_SOURCE EXCERPT:_

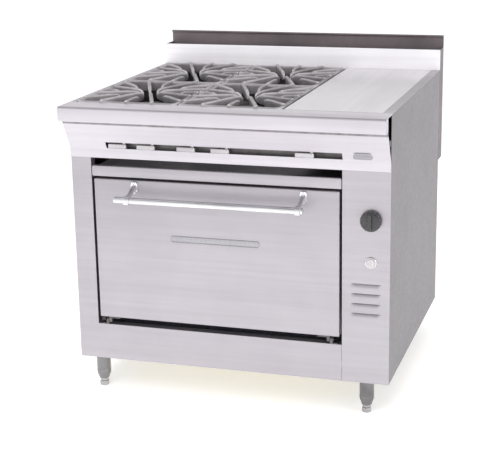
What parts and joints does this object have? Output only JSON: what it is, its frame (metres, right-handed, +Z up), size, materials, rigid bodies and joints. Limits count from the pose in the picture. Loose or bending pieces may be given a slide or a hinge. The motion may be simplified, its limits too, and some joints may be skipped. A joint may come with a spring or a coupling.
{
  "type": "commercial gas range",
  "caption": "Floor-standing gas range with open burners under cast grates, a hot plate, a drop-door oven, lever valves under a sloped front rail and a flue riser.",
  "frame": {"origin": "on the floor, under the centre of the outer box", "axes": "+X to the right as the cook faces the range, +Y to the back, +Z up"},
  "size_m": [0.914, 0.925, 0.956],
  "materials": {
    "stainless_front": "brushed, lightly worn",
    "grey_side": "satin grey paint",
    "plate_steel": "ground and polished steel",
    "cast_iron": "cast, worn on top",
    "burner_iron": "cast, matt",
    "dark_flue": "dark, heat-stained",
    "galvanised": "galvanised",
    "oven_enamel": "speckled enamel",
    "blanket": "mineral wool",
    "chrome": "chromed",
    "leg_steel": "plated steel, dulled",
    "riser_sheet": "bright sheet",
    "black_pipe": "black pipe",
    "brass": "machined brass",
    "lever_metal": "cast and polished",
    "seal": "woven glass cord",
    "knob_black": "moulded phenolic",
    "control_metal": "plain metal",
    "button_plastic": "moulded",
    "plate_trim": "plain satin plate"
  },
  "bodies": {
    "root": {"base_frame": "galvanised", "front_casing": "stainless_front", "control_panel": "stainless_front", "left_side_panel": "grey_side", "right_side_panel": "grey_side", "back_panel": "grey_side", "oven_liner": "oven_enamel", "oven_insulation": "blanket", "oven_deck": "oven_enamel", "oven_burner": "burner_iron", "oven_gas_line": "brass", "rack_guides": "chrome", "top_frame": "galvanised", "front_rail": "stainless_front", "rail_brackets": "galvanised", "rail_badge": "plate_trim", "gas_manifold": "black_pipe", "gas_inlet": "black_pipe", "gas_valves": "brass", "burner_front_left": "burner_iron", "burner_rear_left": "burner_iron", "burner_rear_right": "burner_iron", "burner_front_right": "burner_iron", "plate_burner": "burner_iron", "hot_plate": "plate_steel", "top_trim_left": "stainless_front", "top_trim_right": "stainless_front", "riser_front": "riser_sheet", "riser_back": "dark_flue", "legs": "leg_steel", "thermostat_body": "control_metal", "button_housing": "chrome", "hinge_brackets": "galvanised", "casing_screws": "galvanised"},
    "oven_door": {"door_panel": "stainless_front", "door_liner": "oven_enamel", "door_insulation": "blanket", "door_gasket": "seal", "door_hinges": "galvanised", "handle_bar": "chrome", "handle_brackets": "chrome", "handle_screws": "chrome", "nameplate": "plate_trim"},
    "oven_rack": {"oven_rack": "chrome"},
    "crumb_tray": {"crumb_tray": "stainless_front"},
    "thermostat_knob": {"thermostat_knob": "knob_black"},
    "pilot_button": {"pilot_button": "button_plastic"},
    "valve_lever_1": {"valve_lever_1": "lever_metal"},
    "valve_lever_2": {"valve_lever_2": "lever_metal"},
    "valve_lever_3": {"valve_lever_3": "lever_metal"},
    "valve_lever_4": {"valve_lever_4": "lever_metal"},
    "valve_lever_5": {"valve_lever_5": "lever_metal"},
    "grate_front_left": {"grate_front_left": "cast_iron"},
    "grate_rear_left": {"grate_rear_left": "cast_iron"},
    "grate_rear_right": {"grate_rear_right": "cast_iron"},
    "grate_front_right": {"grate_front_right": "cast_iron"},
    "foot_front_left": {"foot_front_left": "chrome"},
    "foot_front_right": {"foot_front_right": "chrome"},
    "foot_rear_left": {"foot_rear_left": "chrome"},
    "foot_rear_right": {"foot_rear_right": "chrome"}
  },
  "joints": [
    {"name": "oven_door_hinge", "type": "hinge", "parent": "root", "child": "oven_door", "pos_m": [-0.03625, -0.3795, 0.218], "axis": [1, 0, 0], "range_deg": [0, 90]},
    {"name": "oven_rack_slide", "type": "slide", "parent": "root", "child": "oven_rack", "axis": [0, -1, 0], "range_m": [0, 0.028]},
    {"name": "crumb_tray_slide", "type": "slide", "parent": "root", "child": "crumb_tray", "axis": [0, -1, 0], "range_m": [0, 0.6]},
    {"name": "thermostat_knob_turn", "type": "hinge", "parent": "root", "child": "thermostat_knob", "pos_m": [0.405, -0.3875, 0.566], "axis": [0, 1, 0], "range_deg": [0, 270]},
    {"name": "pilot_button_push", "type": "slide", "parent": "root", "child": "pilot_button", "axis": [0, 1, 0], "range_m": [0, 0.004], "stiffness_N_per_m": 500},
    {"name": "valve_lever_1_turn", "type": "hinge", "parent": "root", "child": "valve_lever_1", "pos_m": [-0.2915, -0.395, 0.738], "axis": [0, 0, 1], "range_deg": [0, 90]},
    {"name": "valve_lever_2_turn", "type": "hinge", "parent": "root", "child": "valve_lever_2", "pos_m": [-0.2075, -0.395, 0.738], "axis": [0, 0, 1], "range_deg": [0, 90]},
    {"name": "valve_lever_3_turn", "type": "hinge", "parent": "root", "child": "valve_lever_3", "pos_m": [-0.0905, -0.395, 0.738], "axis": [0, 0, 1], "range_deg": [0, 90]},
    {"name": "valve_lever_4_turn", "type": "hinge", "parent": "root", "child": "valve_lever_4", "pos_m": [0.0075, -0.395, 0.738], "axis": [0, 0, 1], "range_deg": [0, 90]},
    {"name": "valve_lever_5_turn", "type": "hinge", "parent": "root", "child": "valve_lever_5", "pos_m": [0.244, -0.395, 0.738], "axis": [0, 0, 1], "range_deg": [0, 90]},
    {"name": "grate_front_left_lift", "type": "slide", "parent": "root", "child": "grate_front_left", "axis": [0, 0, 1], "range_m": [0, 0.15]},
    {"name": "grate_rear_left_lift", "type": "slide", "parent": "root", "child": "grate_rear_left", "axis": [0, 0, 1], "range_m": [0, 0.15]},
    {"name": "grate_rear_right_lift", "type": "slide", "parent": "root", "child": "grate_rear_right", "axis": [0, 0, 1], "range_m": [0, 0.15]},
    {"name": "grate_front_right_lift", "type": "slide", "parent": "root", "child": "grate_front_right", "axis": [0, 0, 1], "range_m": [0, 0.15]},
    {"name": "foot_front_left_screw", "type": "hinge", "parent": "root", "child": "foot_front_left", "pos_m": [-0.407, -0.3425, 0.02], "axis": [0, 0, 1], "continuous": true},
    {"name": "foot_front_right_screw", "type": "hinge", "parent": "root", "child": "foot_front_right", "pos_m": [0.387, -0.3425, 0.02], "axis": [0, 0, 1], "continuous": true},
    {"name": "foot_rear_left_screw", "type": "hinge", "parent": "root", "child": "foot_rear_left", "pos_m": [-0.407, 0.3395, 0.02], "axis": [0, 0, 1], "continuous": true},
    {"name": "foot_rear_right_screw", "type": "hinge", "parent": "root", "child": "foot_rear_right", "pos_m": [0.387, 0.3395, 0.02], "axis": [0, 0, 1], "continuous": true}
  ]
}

_WHAT IS ASKED:_ Make an exact copy of every line in the data.

_FINAL RESULT:_
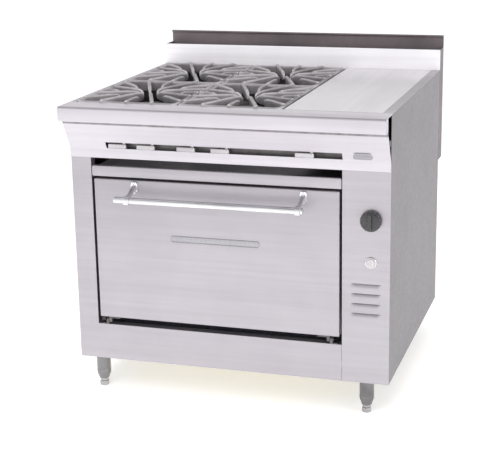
What parts and joints does this object have? Output only JSON: what it is, its frame (metres, right-handed, +Z up), size, materials, rigid bodies and joints. Limits count from the pose in the picture. Loose or bending pieces may be given a slide or a hinge. The motion may be simplified, its limits too, and some joints may be skipped. A joint may come with a spring or a coupling.
{
  "type": "commercial gas range",
  "caption": "Floor-standing gas range with open burners under cast grates, a hot plate, a drop-door oven, lever valves under a sloped front rail and a flue riser.",
  "frame": {"origin": "on the floor, under the centre of the outer box", "axes": "+X to the right as the cook faces the range, +Y to the back, +Z up"},
  "size_m": [0.914, 0.925, 0.956],
  "materials": {
    "stainless_front": "brushed, lightly worn",
    "grey_side": "satin grey paint",
    "plate_steel": "ground and polished steel",
    "cast_iron": "cast, worn on top",
    "burner_iron": "cast, matt",
    "dark_flue": "dark, heat-stained",
    "galvanised": "galvanised",
    "oven_enamel": "speckled enamel",
    "blanket": "mineral wool",
    "chrome": "chromed",
    "leg_steel": "plated steel, dulled",
    "riser_sheet": "bright sheet",
    "black_pipe": "black pipe",
    "brass": "machined brass",
    "lever_metal": "cast and polished",
    "seal": "woven glass cord",
    "knob_black": "moulded phenolic",
    "control_metal": "plain metal",
    "button_plastic": "moulded",
    "plate_trim": "plain satin plate"
  },
  "bodies": {
    "root": {"base_frame": "galvanised", "front_casing": "stainless_front", "control_panel": "stainless_front", "left_side_panel": "grey_side", "right_side_panel": "grey_side", "back_panel": "grey_side", "oven_liner": "oven_enamel", "oven_insulation": "blanket", "oven_deck": "oven_enamel", "oven_burner": "burner_iron", "oven_gas_line": "brass", "rack_guides": "chrome", "top_frame": "galvanised", "front_rail": "stainless_front", "rail_brackets": "galvanised", "rail_badge": "plate_trim", "gas_manifold": "black_pipe", "gas_inlet": "black_pipe", "gas_valves": "brass", "burner_front_left": "burner_iron", "burner_rear_left": "burner_iron", "burner_rear_right": "burner_iron", "burner_front_right": "burner_iron", "plate_burner": "burner_iron", "hot_plate": "plate_steel", "top_trim_left": "stainless_front", "top_trim_right": "stainless_front", "riser_front": "riser_sheet", "riser_back": "dark_flue", "legs": "leg_steel", "thermostat_body": "control_metal", "button_housing": "chrome", "hinge_brackets": "galvanised", "casing_screws": "galvanised"},
    "oven_door": {"door_panel": "stainless_front", "door_liner": "oven_enamel", "door_insulation": "blanket", "door_gasket": "seal", "door_hinges": "galvanised", "handle_bar": "chrome", "handle_brackets": "chrome", "handle_screws": "chrome", "nameplate": "plate_trim"},
    "oven_rack": {"oven_rack": "chrome"},
    "crumb_tray": {"crumb_tray": "stainless_front"},
    "thermostat_knob": {"thermostat_knob": "knob_black"},
    "pilot_button": {"pilot_button": "button_plastic"},
    "valve_lever_1": {"valve_lever_1": "lever_metal"},
    "valve_lever_2": {"valve_lever_2": "lever_metal"},
    "valve_lever_3": {"valve_lever_3": "lever_metal"},
    "valve_lever_4": {"valve_lever_4": "lever_metal"},
    "valve_lever_5": {"valve_lever_5": "lever_metal"},
    "grate_front_left": {"grate_front_left": "cast_iron"},
    "grate_rear_left": {"grate_rear_left": "cast_iron"},
    "grate_rear_right": {"grate_rear_right": "cast_iron"},
    "grate_front_right": {"grate_front_right": "cast_iron"},
    "foot_front_left": {"foot_front_left": "chrome"},
    "foot_front_right": {"foot_front_right": "chrome"},
    "foot_rear_left": {"foot_rear_left": "chrome"},
    "foot_rear_right": {"foot_rear_right": "chrome"}
  },
  "joints": [
    {"name": "oven_door_hinge", "type": "hinge", "parent": "root", "child": "oven_door", "pos_m": [-0.03625, -0.3795, 0.218], "axis": [1, 0, 0], "range_deg": [0, 90]},
    {"name": "oven_rack_slide", "type": "slide", "parent": "root", "child": "oven_rack", "axis": [0, -1, 0], "range_m": [0, 0.028]},
    {"name": "crumb_tray_slide", "type": "slide", "parent": "root", "child": "crumb_tray", "axis": [0, -1, 0], "range_m": [0, 0.6]},
    {"name": "thermostat_knob_turn", "type": "hinge", "parent": "root", "child": "thermostat_knob", "pos_m": [0.405, -0.3875, 0.566], "axis": [0, 1, 0], "range_deg": [0, 270]},
    {"name": "pilot_button_push", "type": "slide", "parent": "root", "child": "pilot_button", "axis": [0, 1, 0], "range_m": [0, 0.004], "stiffness_N_per_m": 500},
    {"name": "valve_lever_1_turn", "type": "hinge", "parent": "root", "child": "valve_lever_1", "pos_m": [-0.2915, -0.395, 0.738], "axis": [0, 0, 1], "range_deg": [0, 90]},
    {"name": "valve_lever_2_turn", "type": "hinge", "parent": "root", "child": "valve_lever_2", "pos_m": [-0.2075, -0.395, 0.738], "axis": [0, 0, 1], "range_deg": [0, 90]},
    {"name": "valve_lever_3_turn", "type": "hinge", "parent": "root", "child": "valve_lever_3", "pos_m": [-0.0905, -0.395, 0.738], "axis": [0, 0, 1], "range_deg": [0, 90]},
    {"name": "valve_lever_4_turn", "type": "hinge", "parent": "root", "child": "valve_lever_4", "pos_m": [0.0075, -0.395, 0.738], "axis": [0, 0, 1], "range_deg": [0, 90]},
    {"name": "valve_lever_5_turn", "type": "hinge", "parent": "root", "child": "valve_lever_5", "pos_m": [0.244, -0.395, 0.738], "axis": [0, 0, 1], "range_deg": [0, 90]},
    {"name": "grate_front_left_lift", "type": "slide", "parent": "root", "child": "grate_front_left", "axis": [0, 0, 1], "range_m": [0, 0.15]},
    {"name": "grate_rear_left_lift", "type": "slide", "parent": "root", "child": "grate_rear_left", "axis": [0, 0, 1], "range_m": [0, 0.15]},
    {"name": "grate_rear_right_lift", "type": "slide", "parent": "root", "child": "grate_rear_right", "axis": [0, 0, 1], "range_m": [0, 0.15]},
    {"name": "grate_front_right_lift", "type": "slide", "parent": "root", "child": "grate_front_right", "axis": [0, 0, 1], "range_m": [0, 0.15]},
    {"name": "foot_front_left_screw", "type": "hinge", "parent": "root", "child": "foot_front_left", "pos_m": [-0.407, -0.3425, 0.02], "axis": [0, 0, 1], "continuous": true},
    {"name": "foot_front_right_screw", "type": "hinge", "parent": "root", "child": "foot_front_right", "pos_m": [0.387, -0.3425, 0.02], "axis": [0, 0, 1], "continuous": true},
    {"name": "foot_rear_left_screw", "type": "hinge", "parent": "root", "child": "foot_rear_left", "pos_m": [-0.407, 0.3395, 0.02], "axis": [0, 0, 1], "continuous": true},
    {"name": "foot_rear_right_screw", "type": "hinge", "parent": "root", "child": "foot_rear_right", "pos_m": [0.387, 0.3395, 0.02], "axis": [0, 0, 1], "continuous": true}
  ]
}